With co-registration or coreg, the sign-up process for one list includes the option to also sign up for another list from a third party. For example, the sign-up form for a web site's newsletter might offer a checkbox that lets users also sign up for a sponsor's emails at the same time.

Click-Through Rate (CTR)

The click-through rate measures how many recipients of an email did click on a link in that message. The click-through rate is computed by dividing the number of clicks by the number of emails sent.

Dedicated IP

A dedicated IP address is one that only one sender uses to deliver email. With shared IP addresses, it is always possible that others send unsolicited email from the same IP address, and it gets listed on a blacklist of known sources of spam. Your email will be blocked along with the actual offender's messages.

Double Opt-In

With double opt-in (also sometimes called "confirmed opt-in"), it is not enough for a potential subscriber to enter their email address on a site or possibly other form; he or she also needs to confirm both the email address as their own and their intent to subscribe. Usually, this is done by following a confirmation link in an email or by replying to such an email from the address that is to be subscribed.

ESP (Email Service Provider)

An ESP, short for Email Service Provider, offers email marketing services. Typically, an ESP lets its customers build, manage and filter lists, design and deliver email campaigns as well as track their success.

Email Address Harvesting

Email address harvesting is the usually unlawful process of gathering email addresses for deliver junk email to them. The addresses can be obtained by purchase, for example, or by having a robot scan pages on the web for email addresses.

Feedback Loop

A feedback loop notifies bulk email senders when users mark their message as spam.
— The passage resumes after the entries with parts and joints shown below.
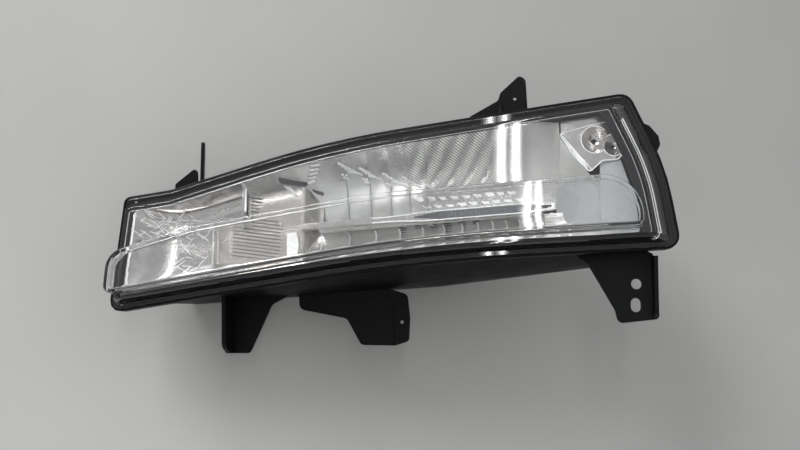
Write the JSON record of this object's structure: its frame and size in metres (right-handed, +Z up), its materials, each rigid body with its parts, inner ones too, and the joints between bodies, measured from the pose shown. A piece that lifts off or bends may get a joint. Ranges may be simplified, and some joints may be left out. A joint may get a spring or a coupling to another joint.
{
  "type": "daytime running light",
  "caption": "Long clear-lensed daytime running light with a raised band, chrome reflectors, a black moulded housing and fixing brackets.",
  "frame": {"origin": "centre of the round fixing hole in the lower outer bracket, in the middle of the bracket's thickness", "axes": "+Z up as fitted, -Y out of the lens towards the front of the car, +X towards the lamp's taller, swept-back end"},
  "size_m": [0.3799, 0.109, 0.1942],
  "materials": {
    "clear_lens": "clear polished polycarbonate",
    "sealant": "matte sealant",
    "black_housing": "moulded, fine grain",
    "black_bezel": "satin black",
    "chrome_reflector": "vacuum metallised",
    "fluted_chrome": "vacuum metallised over fine flutes",
    "dark_chrome": "smoked metallised, finely hatched",
    "pale_trim": "pale satin",
    "heat_sink": "as extruded",
    "screw_steel": "zinc plated",
    "circuit_board": "white solder mask",
    "led_package": "phosphor face in a pale package",
    "driver_board": "green solder mask",
    "components": "moulded packages",
    "black_cover": "moulded, fine grain",
    "rubber_seal": "soft matte",
    "connector_plastic": "glass-filled nylon",
    "pin_metal": "tinned brass",
    "lead_insulation": "thin PVC insulation"
  },
  "bodies": {
    "root": {"lens": "clear_lens", "glue_bead": "sealant", "rear_housing": "black_housing", "bezel_frame": "black_bezel", "left_reflector": "chrome_reflector", "fluted_panel": "fluted_chrome", "upper_reflector": "chrome_reflector", "lower_reflector": "chrome_reflector", "divider_strip": "dark_chrome", "corner_reflector": "chrome_reflector", "corner_panel": "pale_trim", "heat_sink": "heat_sink", "heat_sink_screws": "screw_steel", "upper_led_board": "circuit_board", "lower_led_board": "circuit_board", "upper_leds": "led_package", "lower_leds": "led_package", "board_screws": "screw_steel", "corner_led_board": "circuit_board", "corner_leds": "led_package", "corner_board_screws": "screw_steel", "driver_board": "driver_board", "driver_components": "components", "rear_cover": "black_cover", "cover_gasket": "rubber_seal", "cover_screws": "screw_steel", "connector": "connector_plastic", "connector_pins": "pin_metal", "vent_caps": "rubber_seal", "inner_leads": "lead_insulation"}
  },
  "joints": []
}
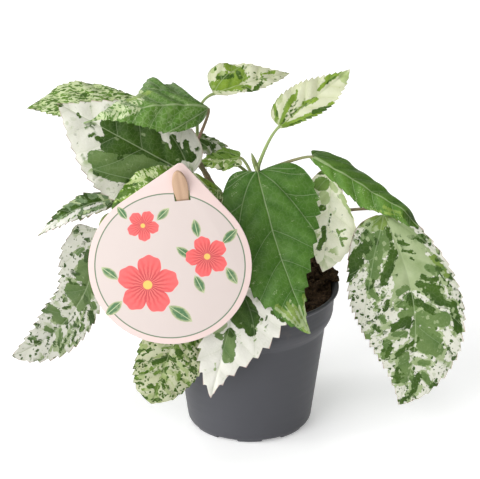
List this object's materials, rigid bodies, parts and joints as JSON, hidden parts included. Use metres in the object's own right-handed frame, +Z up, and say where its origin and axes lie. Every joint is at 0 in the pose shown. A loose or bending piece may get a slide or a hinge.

This happens for larger senders with an excellent reputation, so they can take action in these cases.

Hard Bounce

A hard bounce returns an email to the sender when the message could not be delivered because the user (or even the domain name) does not exist.

Honey Pot

A honey pot is a blank and unused email address that helps identify spam; since the address is not subscribed to any lists, any message sent to it in bulk must be unsolicited. Of course, honey pots also include the potential for abuse if the address ever becomes known as s spam trap.

Open Rate

The open rate measures how many recipients of a mass email did open the message. It is calculated by dividing the number of opens by the number of recipients. Opens are typically determined with a small image that is downloaded when the message is opened; this is also the limitation, as plain text emails do not include images, and many email services and programs will not download them automatically.


Personalization has a bulk email adapted for individual recipients. This can be as simple as using the recipient's name, but also involve changing the message depending on the recipient's purchase or click-through history.

Soft Bounce

With a soft bounce, an email message is returned to the sender as currently undeliverable. Common reasons include a full mailbox, an email that exceeds the size the server supports or a temporary block. Often, email servers will try again to deliver the message automatically after a delay.

Suppression List

A suppression list contains email addresses that are never sent messages from a sender. People can request to be put on the suppression list to prevent others from signing them up for mailing lists maliciously, for example.

Transactional Email

A transactional message is a message sent typically in response to a user action that is not (or at least not only) promotional but part of an interaction with the user.
Typical transactional emails include welcome and good-bye messages for a newsletter, shipping notifications, invoices, other confirmations or reminders.


whitelist is a list of senders whose emails are prevented from being treated as junk email. A whitelist can be specific to an email account and user, but also valid across all users of a web-based email service, for example.